It was an outburst that made news around the world. In Gretzky’s entire career as a player, he had never said anything nearly as contentious as this. Many in the American media were outraged, calling him a “crybaby” and worse. When I talked to him the next day, he had no intention of backing down or softening his comments.
“I have no regrets,” he said. “I was trying to protect our hockey team. I said it with a great deal of passion for our game in Canada. I was upset at the cross-check. Had this been an American or Canadian player, a lot would have been made of it. I sat there for twenty minutes, and not one person asked me about that cross-check.
“If that had been a Canadian or American player, it would have been the first question asked.”
He said that his complaint about the American media was not based on a specific instance but more of a cumulative effect.
“Every time I walked in, something new was thrown at me. There were all these stories, from coaches not talking to each other to Mario Lemieux having gone home. I just had no idea where all this was coming from. I just had enough of it.
“For some reason, there were all these silly rumours flying around about our hockey team. It really started to wear on me, and it really bothered me, especially when our hockey team is here representing our country and doing what they can to win a gold medal and carrying themselves with a great deal of class.”

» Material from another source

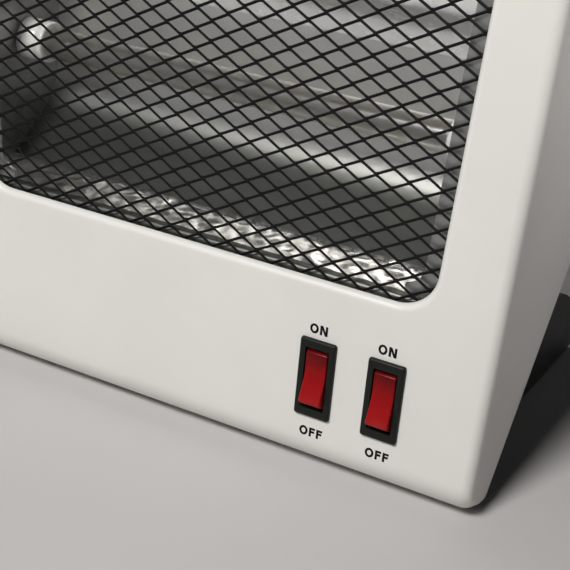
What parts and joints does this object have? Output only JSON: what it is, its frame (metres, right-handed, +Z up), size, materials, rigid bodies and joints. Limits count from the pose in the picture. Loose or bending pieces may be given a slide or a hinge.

This was a previously unseen facet of Wayne Gretzky. He was no stranger to the limelight, but when he played, even internationally, his remarks were more measured and his approach more diplomatic. Much more diplomatic.
“When I was a player, I was a player,” he said. “Now I’m in a situation where I can defend our hockey team, and I feel obliged to do that. I’m no different than anyone else who has ever been involved here, whether it’s Bobby Clarke or Glen Sather. That’s what you do. You protect your team. That’s what I was trying to do.”
In Canada, the reaction was mixed. Some said he was trying to divert attention from his team’s failure. Some said he was trying to divert attention from his own failure. Some said he was just a sore loser. Some said he had hurt the team by his remarks in that he had given them excuses.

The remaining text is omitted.